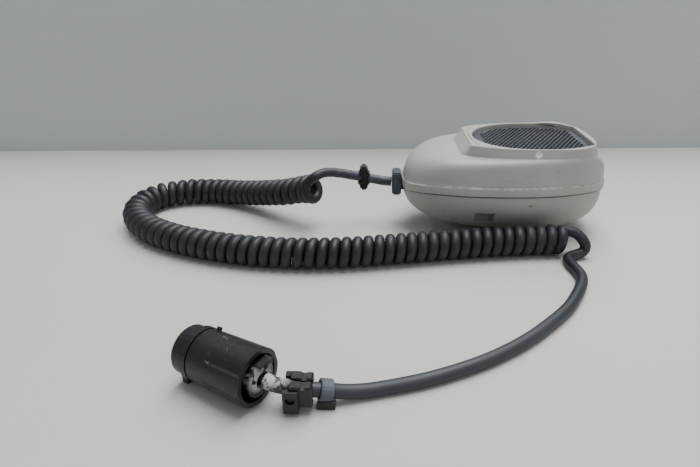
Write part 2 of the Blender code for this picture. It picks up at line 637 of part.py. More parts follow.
def plug(black, dark, gold, rubber):
    frame = plug_frame()
    body_profile = ((2.75, -2.2), (5.2, -2.2), (5.9, -1.6), (5.9, 3.6), (7.6, 4.2), (7.6, 21.8),
                    (9.1, 21.8), (9.1, 24.2), (7.9, 24.2), (7.9, 24.9), (8.3, 24.9), (8.3, 28.3),
                    (7.8, 29.0), (6.9, 29.0), (6.9, 15.0), (4.0, 13.2), (2.75, 12.2), (2.75, -2.2))
    body = add_object("plug_body", turned(body_profile, 32), black, frame)
    join(body, guide("body_rear_block", box((-4.2, 4.0, -3.4), (1.6, 6.2, 3.0)), frame))
    join(body, guide("body_front_lug", box((2.4, -9.3, 25.2), (6.0, -6.2, 27.6)), frame))
    sleeve = add_object("coupling_ring", fluted_sleeve(), black, frame)
    cut(sleeve, guide("ring_bore", cylinder(7.9, -5, 40, 0, 0, 32), frame))
    join(sleeve, guide("ring_index_knob", cylinder(0.9, 8.2, 10.0, 0, 0, 10), frame))
    knob = bpy.data.objects["ring_index_knob"]
    knob.rotation_euler = (-math.pi / 2, 0, math.radians(38))
    knob.location = (0, 0, 19.6 * MM)
    insert_profile = ((0, 16.1), (6.0, 16.1), (6.4, 16.7), (6.4, 27.0), (6.1, 27.4), (0, 27.4))
    insert = add_object("plug_insert", turned(insert_profile, 24), dark, frame)
    cut(insert, guide("insert_keyway", box((-0.8, 5.4, 22.0), (0.8, 8.0, 30.0)), frame))
    for k in range(CONTACT_COUNT):
        angle = 2 * math.pi * (k + 0.5) / CONTACT_COUNT
        x, y = 4.1 * math.cos(angle), 4.1 * math.sin(angle)
        cut(insert, guide(f"insert_hole_{k + 1}", cylinder(1.15, 10, 35, x, y, 10), frame))
        ring = ((0.45, 16.6), (0.8, 16.6), (0.8, 26.8), (0.45, 26.8), (0.45, 16.6))
        form = placed(turned(ring, 10), Matrix.Translation((x, y, 0)))
        add_object(f"plug_contact_{k + 1}", form, gold, frame)
    core = ((0, 3.0), (2.4, 3.0), (2.4, 10.4), (1.6, 11.8), (0, 11.8))
    add_object("plug_wire_core", turned(core, 16), rubber, frame)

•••

THE PROBLEM ▸
Extract each line from the listing above, please, and repeat it exactly.

CORRECT OUTPUT ▸
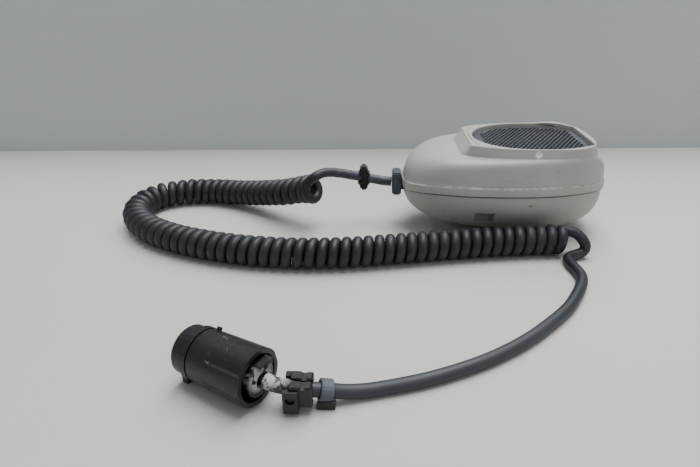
Write part 2 of the Blender code for this picture. It picks up at line 637 of part.py. More parts follow.
def plug(black, dark, gold, rubber):
    frame = plug_frame()
    body_profile = ((2.75, -2.2), (5.2, -2.2), (5.9, -1.6), (5.9, 3.6), (7.6, 4.2), (7.6, 21.8),
                    (9.1, 21.8), (9.1, 24.2), (7.9, 24.2), (7.9, 24.9), (8.3, 24.9), (8.3, 28.3),
                    (7.8, 29.0), (6.9, 29.0), (6.9, 15.0), (4.0, 13.2), (2.75, 12.2), (2.75, -2.2))
    body = add_object("plug_body", turned(body_profile, 32), black, frame)
    join(body, guide("body_rear_block", box((-4.2, 4.0, -3.4), (1.6, 6.2, 3.0)), frame))
    join(body, guide("body_front_lug", box((2.4, -9.3, 25.2), (6.0, -6.2, 27.6)), frame))
    sleeve = add_object("coupling_ring", fluted_sleeve(), black, frame)
    cut(sleeve, guide("ring_bore", cylinder(7.9, -5, 40, 0, 0, 32), frame))
    join(sleeve, guide("ring_index_knob", cylinder(0.9, 8.2, 10.0, 0, 0, 10), frame))
    knob = bpy.data.objects["ring_index_knob"]
    knob.rotation_euler = (-math.pi / 2, 0, math.radians(38))
    knob.location = (0, 0, 19.6 * MM)
    insert_profile = ((0, 16.1), (6.0, 16.1), (6.4, 16.7), (6.4, 27.0), (6.1, 27.4), (0, 27.4))
    insert = add_object("plug_insert", turned(insert_profile, 24), dark, frame)
    cut(insert, guide("insert_keyway", box((-0.8, 5.4, 22.0), (0.8, 8.0, 30.0)), frame))
    for k in range(CONTACT_COUNT):
        angle = 2 * math.pi * (k + 0.5) / CONTACT_COUNT
        x, y = 4.1 * math.cos(angle), 4.1 * math.sin(angle)
        cut(insert, guide(f"insert_hole_{k + 1}", cylinder(1.15, 10, 35, x, y, 10), frame))
        ring = ((0.45, 16.6), (0.8, 16.6), (0.8, 26.8), (0.45, 26.8), (0.45, 16.6))
        form = placed(turned(ring, 10), Matrix.Translation((x, y, 0)))
        add_object(f"plug_contact_{k + 1}", form, gold, frame)
    core = ((0, 3.0), (2.4, 3.0), (2.4, 10.4), (1.6, 11.8), (0, 11.8))
    add_object("plug_wire_core", turned(core, 16), rubber, frame)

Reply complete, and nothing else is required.